Over the last couple of decades, you likely spent a lot of time learning, growing, and establishing yourself both in your career and finances. For many American adults, the decade of your 40s can be a time of peak earnings. The ways that you’re investing and saving now will have a strong impact on your future assets. Financial planning and building wealth is just as important now as it was 20 years ago, if not more so. Luckily, there are plenty of ways to take advantage of the knowledge and experience you’ve built over the years.
This is one financial tip that applies at any age, but in your 40s, it may look a bit different than it did in your 20s, so it’s still worth checking in on. Health issues become more likely as we age, unexpected home repairs can be costly, and you probably have a few additional people relying on you now, too. Take advantage of these earning years to pad your emergency savings as much as you can. Aim for a minimum of three to six months of your household’s living expenses. If you can, having an emergency fund that covers you for a full year is ideal.

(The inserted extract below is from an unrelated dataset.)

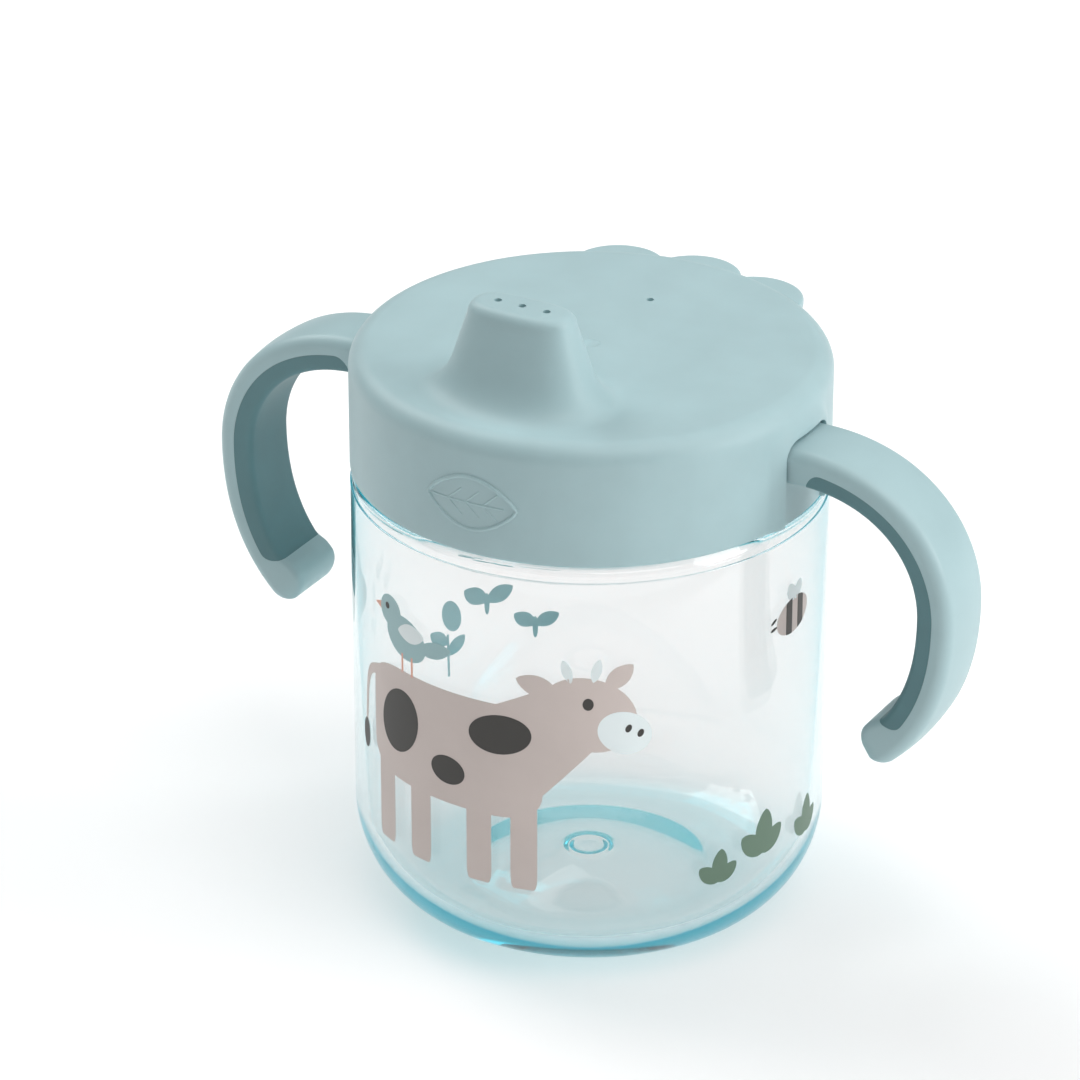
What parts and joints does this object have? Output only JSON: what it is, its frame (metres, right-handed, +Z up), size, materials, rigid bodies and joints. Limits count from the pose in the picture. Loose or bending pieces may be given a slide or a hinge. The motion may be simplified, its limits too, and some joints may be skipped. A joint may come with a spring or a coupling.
{
  "type": "sippy cup",
  "caption": "Toddler's clear sippy cup with open handles on a ring round its neck and a soft lid with a spout, an air vent and a pull tab.",
  "frame": {"origin": "on the cup's axis, in the plane that the cup stands on", "axes": "+Z up along the cup's axis, X through both handles, -Y towards the spout, +Y towards the pull tab"},
  "size_m": [0.1406, 0.0834, 0.116],
  "materials": {
    "clear_plastic": "polished clear plastic, faint blue-green tint",
    "handle_plastic": "smooth satin",
    "grip_rubber": "soft matte anti-slip",
    "lid_silicone": "soft satin silicone"
  },
  "bodies": {
    "cup": {"cup_body": "clear_plastic"},
    "handles": {"handle_ring": "handle_plastic", "grip_right": "grip_rubber", "grip_left": "grip_rubber"},
    "lid": {"spout_lid": "lid_silicone"}
  },
  "joints": [
    {"name": "handles_lift", "type": "slide", "parent": "cup", "child": "handles", "axis": [0, 0, 1], "range_m": [0, 0.025]},
    {"name": "lid_lift", "type": "slide", "parent": "handles", "child": "lid", "axis": [0, 0, 1], "range_m": [0, 0.03]}
  ]
}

When it comes to retirement savings, the sooner you get started, the better. But there also seems to be this common misconception that at a certain point you’re too late. There’s still time to catch up with your contributions if you’re starting at 40. Between the tax advantages and the power of compound interest, increasing your retirement savings now will help you become better prepared for later.
Experts recommend saving 15% of your income for retirement and having three times your salary saved by 40. If you’re not quite there yet, don’t panic. These numbers are general guidelines rather than rules. The amount you need for retirement and where you should be in your 40s all depends on your unique circumstances like your lifestyle choices, desired retirement age, travel plans, and more. You can use a handy (and free) retirement calculator to figure out how much you’ll need and whether or not you’re on the right track.
If you’re looking to ramp up your retirement savings but you have nothing left at the end of your paycheck to give, there may be other areas that you can pull from. Small expenses can add up to big ones over time if you’re not mindful of them. In the summer, focusing on simple changes through low-cost activities like grilling on a budget and driving down your bills by making your home more energy-efficient can make a huge difference.
Few life experiences are as costly as sending your child to college. Education is important and worth encouraging, especially if they’re eager to go to school, to begin with. But how do you combat the thousands and thousands of dollars that it may cost? One way is outfitting your college student’s dorm room on a budget. This task often comes with many unexpected expenses that add up quickly.
Other ways to save may be to help them find scholarships, encourage them to rent textbooks instead of buying brand new ones, and teaching them the value of finding free entertainment options.
While this isn’t one of the most thrilling aspects of managing your finances, it’s one of the most important ones. Having a will written and an estate plan documented and on file with your loved ones will help you and your family understand your wishes, outline who will make decisions should you be incapacitated, who will handle your finances, and how your money or possessions will be distributed.
If you have young children, you can also name your preferred guardian should anything happen to you. Dealing with debt after someone dies and handling their estate becomes much more complicated if there isn’t a clear plan in place.
While we’re on the topic of not-so-exciting personal finance tasks, it’s time to evaluate your insurance policies. You likely have homeowners, auto, and health insurance already, but there’s one more that many people forget about. Now is a great time to evaluate the policies currently in place and to add life insurance, as well.
This provides benefits to your beneficiaries after you’re gone so that they’re not left taking over all of the household expenses, education costs, mortgages, and funeral expenses. Healthy financial choices now will set both you and your loved ones up for success later.